The first project saw the introduction of several pieces of large wood into the river to mimic the natural processes that happen when trees fall into rivers. 

Introducing wood narrows the river channel and forces the water around the wood causing localised erosion and creating new meanders.

As material from the erosion deposits in the flow shadow of the wood over time, new gravel, sand and silt bars will be created which will, in turn, create vital habitat and areas for important fish such as lamprey and trout to spawn and raise their young.

The wood also provides shelter for fish from fast flows, shade and cooler water, and cover from predators.
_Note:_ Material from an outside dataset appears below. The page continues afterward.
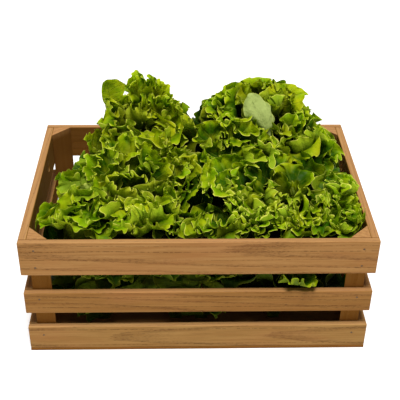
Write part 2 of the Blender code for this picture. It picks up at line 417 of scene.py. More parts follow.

Nathan Walton, Reserves Manager West and Wildlife Trust Officer for Pembrokeshire said: “The installation of a number of woody structures in the river is working well. The root plates are helping to slow water flow and encourage the natural re-meandering of the watercourse.

“Water levels are much higher than before, and areas of the reserve are now becoming wetter. This enhances the open water and fen features of the reserve and the species dependent on them.

“We are extremely grateful to the project for recent works on the upper reaches of the western Cleddau that passes through Llangloffan Fen.”

Llangloffan Fen is a lowland wetland in the upper part of the Western Cleddau river SAC. The fen is a national nature reserve managed in parts by the Wildlife Trust of South and West Wales (WTSWW), Natural Resources Wales (NRW) and some private landowners.

The second project saw the re-introduction of large boulders into a stretch of the Western Cleddau River, near Letterston village.

The boulders are believed to have been removed from the river as part of historic dredging in the late 1960s. This was confirmed by the presence of similar types and sizes of boulders found nearby. These boulders showed clear signs of weathering and erosion as opposed to bank protection boulders, which are quarried and angular in shape.

Introducing the boulders will create more natural flow diversity, as water speeds up on either side of the boulder and slows down upstream and downstream.

These different flow types create perfect conditions for different insects which are part of the food chain that supports species like salmon and otters.

The calm water flows also offer rest areas for fish, as they move up and downstream and swim from boulder to boulder to save energy.

Duncan Dumbreck from the Four Rivers for LIFE project said: “Historic surveys of fish and aquatic insects have found a mix of trout, lamprey, bullhead and stickleback in this part of the river.

“This regenerated habitat will be vital to the survival of species like salmon, which are at risk of becoming extinct in some rivers in Wales.”

Habitat recovery is a very slow process and can take hundreds of years. This work will boost the recovery process by using methods that would naturally occur.

Both projects were funded by the Four Rivers for LIFE Project, an EU LIFE funded programme looking to restore freshwater habitats for rare and important species.